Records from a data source
= = = = = = =
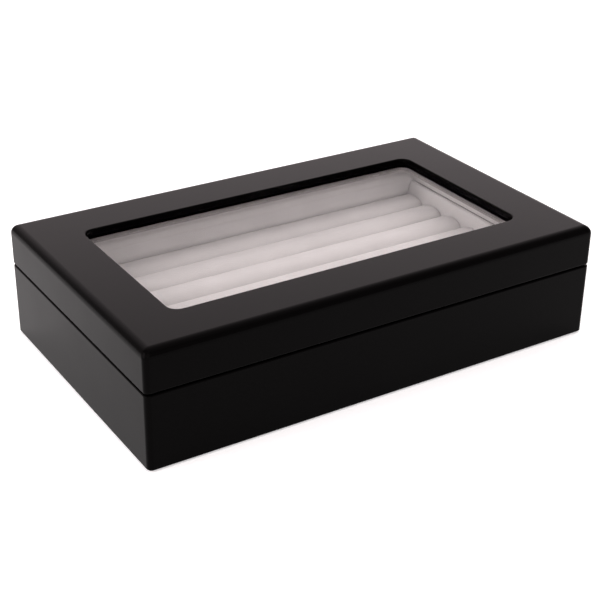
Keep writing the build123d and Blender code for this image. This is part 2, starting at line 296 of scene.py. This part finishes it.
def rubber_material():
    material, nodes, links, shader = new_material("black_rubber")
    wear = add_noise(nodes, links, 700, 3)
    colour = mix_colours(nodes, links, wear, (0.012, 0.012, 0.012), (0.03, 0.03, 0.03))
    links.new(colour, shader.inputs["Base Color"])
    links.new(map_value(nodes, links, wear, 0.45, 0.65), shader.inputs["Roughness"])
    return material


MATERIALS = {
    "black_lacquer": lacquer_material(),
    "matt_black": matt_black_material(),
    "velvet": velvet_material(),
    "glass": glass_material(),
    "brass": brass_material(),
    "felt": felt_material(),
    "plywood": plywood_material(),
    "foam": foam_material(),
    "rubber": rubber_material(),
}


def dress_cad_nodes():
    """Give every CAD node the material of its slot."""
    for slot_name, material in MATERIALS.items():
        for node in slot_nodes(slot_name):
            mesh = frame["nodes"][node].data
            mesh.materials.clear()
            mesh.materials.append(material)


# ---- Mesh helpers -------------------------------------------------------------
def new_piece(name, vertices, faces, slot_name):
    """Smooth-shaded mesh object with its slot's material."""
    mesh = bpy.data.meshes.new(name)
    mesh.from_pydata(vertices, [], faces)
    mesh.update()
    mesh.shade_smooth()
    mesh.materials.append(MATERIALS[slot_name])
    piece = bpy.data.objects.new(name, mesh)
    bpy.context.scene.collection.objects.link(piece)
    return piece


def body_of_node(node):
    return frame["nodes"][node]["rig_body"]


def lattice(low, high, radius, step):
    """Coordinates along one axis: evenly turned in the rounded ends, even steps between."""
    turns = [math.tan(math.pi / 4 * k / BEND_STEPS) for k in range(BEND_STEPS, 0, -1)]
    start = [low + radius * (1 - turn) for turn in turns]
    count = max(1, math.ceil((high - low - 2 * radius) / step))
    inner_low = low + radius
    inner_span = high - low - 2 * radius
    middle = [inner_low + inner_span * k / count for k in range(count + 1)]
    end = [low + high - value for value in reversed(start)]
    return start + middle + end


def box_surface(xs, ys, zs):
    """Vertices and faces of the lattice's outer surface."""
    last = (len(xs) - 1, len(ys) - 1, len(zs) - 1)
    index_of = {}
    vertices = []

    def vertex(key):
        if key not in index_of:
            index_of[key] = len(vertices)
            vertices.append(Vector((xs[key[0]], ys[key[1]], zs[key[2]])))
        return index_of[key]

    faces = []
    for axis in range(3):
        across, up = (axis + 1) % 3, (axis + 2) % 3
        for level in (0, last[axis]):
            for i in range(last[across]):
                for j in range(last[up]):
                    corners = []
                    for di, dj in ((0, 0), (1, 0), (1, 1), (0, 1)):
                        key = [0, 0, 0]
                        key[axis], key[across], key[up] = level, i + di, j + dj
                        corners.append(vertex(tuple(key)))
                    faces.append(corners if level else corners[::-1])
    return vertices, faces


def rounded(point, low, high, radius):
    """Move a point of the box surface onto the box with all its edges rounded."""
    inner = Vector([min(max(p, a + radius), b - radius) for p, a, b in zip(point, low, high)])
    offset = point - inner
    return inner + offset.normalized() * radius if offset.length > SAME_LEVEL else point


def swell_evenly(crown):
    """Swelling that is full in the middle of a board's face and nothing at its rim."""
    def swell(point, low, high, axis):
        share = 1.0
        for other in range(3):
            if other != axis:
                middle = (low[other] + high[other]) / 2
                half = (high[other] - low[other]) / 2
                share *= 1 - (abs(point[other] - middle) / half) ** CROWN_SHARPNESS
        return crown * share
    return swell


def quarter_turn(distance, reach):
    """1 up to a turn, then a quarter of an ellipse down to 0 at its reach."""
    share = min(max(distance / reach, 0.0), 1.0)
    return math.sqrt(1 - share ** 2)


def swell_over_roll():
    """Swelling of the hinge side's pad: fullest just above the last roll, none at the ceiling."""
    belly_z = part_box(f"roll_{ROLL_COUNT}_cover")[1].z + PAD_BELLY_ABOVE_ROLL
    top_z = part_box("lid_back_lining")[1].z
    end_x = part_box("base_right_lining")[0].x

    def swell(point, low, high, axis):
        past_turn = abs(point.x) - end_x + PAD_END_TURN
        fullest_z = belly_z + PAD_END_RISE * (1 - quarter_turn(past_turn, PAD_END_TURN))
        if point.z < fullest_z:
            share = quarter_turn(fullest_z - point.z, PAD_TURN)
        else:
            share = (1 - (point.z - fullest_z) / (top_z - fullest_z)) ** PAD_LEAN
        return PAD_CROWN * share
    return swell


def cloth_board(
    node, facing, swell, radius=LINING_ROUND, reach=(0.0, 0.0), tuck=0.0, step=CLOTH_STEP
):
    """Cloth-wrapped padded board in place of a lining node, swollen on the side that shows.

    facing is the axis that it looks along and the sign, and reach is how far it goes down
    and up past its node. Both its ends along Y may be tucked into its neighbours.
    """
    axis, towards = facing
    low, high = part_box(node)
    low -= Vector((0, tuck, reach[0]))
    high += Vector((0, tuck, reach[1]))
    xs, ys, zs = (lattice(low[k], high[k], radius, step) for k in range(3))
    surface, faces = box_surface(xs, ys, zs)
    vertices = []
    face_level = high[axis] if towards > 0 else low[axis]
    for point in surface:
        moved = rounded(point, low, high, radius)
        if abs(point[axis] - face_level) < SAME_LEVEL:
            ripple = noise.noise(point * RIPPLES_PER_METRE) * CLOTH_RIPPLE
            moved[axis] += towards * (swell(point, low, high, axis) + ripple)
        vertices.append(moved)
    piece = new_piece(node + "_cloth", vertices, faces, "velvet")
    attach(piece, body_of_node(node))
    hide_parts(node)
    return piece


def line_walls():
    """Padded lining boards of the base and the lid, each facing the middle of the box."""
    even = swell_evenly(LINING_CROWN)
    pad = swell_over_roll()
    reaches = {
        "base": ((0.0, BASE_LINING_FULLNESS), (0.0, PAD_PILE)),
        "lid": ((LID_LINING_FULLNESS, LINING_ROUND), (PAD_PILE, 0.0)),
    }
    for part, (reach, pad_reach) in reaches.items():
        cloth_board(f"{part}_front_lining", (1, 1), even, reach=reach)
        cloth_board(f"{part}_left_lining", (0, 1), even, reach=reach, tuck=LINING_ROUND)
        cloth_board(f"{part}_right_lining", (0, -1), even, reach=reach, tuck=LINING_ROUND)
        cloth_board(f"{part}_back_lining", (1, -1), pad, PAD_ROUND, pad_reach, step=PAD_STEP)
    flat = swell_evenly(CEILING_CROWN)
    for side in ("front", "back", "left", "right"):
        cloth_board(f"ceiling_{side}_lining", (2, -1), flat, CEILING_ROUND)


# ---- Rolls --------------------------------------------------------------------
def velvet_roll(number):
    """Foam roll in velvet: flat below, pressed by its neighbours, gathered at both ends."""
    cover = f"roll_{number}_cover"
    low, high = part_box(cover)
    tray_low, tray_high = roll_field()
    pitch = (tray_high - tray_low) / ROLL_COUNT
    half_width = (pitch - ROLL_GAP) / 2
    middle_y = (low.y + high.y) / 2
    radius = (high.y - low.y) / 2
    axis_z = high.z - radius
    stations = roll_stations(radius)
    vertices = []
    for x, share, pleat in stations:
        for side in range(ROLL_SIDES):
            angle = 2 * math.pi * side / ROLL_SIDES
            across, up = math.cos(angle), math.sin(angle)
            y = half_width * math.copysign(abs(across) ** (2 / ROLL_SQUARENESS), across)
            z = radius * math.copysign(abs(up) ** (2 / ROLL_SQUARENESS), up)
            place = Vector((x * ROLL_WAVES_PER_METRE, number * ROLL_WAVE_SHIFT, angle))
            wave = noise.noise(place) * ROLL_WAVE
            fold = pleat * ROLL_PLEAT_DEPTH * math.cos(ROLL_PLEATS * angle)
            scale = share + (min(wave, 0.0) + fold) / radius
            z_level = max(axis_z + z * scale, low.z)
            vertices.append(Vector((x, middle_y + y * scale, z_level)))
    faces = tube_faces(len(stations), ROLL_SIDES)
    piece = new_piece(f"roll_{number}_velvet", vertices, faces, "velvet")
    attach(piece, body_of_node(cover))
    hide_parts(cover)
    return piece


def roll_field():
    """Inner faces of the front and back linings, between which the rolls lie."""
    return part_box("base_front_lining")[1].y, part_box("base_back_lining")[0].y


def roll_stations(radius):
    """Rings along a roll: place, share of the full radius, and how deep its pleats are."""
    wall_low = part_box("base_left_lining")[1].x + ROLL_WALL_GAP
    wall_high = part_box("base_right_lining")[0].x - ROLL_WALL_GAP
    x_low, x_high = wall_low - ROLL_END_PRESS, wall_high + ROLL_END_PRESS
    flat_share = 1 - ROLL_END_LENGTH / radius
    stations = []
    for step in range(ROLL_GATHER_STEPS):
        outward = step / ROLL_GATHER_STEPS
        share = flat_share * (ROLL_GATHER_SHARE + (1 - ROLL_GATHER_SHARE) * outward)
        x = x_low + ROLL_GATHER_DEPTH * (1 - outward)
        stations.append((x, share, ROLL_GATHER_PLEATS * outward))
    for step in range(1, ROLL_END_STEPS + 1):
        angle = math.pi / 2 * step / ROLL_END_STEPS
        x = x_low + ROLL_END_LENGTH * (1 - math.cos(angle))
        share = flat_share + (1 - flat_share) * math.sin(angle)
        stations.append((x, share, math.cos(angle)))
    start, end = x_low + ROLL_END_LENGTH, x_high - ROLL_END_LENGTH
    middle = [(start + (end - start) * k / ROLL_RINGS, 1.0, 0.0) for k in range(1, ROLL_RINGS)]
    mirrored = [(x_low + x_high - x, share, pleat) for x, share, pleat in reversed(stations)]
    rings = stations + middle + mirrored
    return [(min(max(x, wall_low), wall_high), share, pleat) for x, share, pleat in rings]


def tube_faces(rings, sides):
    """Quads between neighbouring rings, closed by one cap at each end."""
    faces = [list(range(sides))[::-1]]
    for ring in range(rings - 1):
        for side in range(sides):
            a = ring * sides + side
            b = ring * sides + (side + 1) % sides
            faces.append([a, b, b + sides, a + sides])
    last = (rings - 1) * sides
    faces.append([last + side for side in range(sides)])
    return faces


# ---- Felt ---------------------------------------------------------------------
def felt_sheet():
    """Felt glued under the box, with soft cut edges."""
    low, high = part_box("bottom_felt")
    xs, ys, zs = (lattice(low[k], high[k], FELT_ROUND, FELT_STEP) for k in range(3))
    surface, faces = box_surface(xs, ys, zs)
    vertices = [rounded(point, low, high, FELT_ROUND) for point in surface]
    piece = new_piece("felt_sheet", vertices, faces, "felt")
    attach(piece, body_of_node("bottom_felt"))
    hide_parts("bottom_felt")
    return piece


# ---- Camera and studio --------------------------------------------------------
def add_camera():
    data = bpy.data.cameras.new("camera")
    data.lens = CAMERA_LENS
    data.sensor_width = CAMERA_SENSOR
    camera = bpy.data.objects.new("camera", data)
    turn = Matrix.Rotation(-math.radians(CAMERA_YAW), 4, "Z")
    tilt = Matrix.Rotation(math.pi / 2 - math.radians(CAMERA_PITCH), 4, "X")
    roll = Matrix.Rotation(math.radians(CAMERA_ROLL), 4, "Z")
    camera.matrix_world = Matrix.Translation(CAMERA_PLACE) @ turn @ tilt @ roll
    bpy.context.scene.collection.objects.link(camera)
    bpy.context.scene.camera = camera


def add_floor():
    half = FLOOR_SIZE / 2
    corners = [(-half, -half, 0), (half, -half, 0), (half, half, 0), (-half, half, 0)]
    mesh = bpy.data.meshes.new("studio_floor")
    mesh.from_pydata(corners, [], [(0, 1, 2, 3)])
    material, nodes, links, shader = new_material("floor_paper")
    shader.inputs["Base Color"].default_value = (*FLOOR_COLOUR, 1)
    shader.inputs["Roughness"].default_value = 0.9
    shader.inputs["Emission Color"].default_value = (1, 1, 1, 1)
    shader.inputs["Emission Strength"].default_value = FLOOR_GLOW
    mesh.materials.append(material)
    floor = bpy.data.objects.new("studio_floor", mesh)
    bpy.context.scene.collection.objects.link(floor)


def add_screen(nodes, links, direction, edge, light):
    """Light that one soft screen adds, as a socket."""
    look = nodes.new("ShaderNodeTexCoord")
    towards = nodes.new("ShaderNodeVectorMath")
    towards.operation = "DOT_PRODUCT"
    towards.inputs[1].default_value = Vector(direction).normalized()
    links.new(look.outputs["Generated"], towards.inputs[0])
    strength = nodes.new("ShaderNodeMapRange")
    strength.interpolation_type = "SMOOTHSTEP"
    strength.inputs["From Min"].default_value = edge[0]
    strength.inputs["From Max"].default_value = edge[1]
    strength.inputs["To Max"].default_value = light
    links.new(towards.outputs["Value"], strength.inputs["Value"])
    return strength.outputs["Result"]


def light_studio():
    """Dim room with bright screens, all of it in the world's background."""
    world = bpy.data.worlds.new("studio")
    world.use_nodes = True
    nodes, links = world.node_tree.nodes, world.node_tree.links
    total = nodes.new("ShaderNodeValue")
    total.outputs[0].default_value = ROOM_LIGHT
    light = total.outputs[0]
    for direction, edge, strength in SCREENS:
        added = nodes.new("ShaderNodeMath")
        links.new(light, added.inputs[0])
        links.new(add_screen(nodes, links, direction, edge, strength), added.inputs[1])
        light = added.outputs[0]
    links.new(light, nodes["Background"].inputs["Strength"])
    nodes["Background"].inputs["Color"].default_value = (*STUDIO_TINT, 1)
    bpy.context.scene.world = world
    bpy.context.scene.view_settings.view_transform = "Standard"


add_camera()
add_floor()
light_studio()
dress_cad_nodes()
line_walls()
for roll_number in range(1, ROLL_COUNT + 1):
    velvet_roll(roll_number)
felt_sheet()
= = = = = = =
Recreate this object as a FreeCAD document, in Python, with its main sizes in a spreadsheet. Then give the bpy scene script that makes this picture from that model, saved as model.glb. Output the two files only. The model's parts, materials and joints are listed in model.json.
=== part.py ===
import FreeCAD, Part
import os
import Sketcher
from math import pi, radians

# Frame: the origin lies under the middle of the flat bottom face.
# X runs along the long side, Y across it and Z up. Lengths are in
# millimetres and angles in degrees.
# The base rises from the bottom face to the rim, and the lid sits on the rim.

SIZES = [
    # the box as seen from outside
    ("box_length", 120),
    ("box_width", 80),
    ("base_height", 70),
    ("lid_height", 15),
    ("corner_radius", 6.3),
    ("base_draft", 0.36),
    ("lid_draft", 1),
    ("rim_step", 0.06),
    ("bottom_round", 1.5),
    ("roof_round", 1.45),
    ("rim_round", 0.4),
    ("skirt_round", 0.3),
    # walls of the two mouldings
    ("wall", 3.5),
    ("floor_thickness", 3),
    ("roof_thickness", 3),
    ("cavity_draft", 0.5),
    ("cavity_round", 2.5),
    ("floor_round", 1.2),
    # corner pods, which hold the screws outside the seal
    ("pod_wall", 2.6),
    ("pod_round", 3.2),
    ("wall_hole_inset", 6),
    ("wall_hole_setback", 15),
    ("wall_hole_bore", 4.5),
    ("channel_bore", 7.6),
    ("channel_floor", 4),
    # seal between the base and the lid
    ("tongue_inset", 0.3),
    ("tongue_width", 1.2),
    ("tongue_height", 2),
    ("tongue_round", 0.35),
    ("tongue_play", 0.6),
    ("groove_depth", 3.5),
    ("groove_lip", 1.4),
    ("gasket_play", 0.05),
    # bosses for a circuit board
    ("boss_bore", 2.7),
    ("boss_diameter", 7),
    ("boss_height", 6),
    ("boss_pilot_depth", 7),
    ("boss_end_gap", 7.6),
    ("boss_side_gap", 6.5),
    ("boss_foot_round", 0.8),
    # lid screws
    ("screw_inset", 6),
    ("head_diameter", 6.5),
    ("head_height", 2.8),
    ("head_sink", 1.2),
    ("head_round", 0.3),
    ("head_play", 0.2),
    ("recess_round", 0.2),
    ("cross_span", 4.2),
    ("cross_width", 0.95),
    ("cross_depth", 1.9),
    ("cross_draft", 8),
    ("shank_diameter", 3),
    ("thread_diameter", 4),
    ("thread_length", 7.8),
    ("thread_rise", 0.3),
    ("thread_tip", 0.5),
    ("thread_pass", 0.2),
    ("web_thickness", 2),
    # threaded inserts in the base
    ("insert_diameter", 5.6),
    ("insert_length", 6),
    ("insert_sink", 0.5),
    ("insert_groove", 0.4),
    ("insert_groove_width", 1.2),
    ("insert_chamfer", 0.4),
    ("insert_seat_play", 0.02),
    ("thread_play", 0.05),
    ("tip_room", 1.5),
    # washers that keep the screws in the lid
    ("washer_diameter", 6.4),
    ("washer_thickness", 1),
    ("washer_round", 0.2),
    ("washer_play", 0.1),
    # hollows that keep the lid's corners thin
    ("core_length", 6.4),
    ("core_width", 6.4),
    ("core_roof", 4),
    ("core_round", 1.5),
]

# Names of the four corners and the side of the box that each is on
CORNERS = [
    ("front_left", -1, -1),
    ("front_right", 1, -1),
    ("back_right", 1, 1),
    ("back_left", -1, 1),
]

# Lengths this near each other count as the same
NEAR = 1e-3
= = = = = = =
▶ _Exercise description_
Output nothing except the lines from the line with "Keep writing the" through the line with "return start + middle + end", copied exactly, end lines included.

▶ _Worked answer_
Keep writing the build123d and Blender code for this image. This is part 2, starting at line 296 of scene.py. This part finishes it.
def rubber_material():
    material, nodes, links, shader = new_material("black_rubber")
    wear = add_noise(nodes, links, 700, 3)
    colour = mix_colours(nodes, links, wear, (0.012, 0.012, 0.012), (0.03, 0.03, 0.03))
    links.new(colour, shader.inputs["Base Color"])
    links.new(map_value(nodes, links, wear, 0.45, 0.65), shader.inputs["Roughness"])
    return material


MATERIALS = {
    "black_lacquer": lacquer_material(),
    "matt_black": matt_black_material(),
    "velvet": velvet_material(),
    "glass": glass_material(),
    "brass": brass_material(),
    "felt": felt_material(),
    "plywood": plywood_material(),
    "foam": foam_material(),
    "rubber": rubber_material(),
}


def dress_cad_nodes():
    """Give every CAD node the material of its slot."""
    for slot_name, material in MATERIALS.items():
        for node in slot_nodes(slot_name):
            mesh = frame["nodes"][node].data
            mesh.materials.clear()
            mesh.materials.append(material)


# ---- Mesh helpers -------------------------------------------------------------
def new_piece(name, vertices, faces, slot_name):
    """Smooth-shaded mesh object with its slot's material."""
    mesh = bpy.data.meshes.new(name)
    mesh.from_pydata(vertices, [], faces)
    mesh.update()
    mesh.shade_smooth()
    mesh.materials.append(MATERIALS[slot_name])
    piece = bpy.data.objects.new(name, mesh)
    bpy.context.scene.collection.objects.link(piece)
    return piece


def body_of_node(node):
    return frame["nodes"][node]["rig_body"]


def lattice(low, high, radius, step):
    """Coordinates along one axis: evenly turned in the rounded ends, even steps between."""
    turns = [math.tan(math.pi / 4 * k / BEND_STEPS) for k in range(BEND_STEPS, 0, -1)]
    start = [low + radius * (1 - turn) for turn in turns]
    count = max(1, math.ceil((high - low - 2 * radius) / step))
    inner_low = low + radius
    inner_span = high - low - 2 * radius
    middle = [inner_low + inner_span * k / count for k in range(count + 1)]
    end = [low + high - value for value in reversed(start)]
    return start + middle + end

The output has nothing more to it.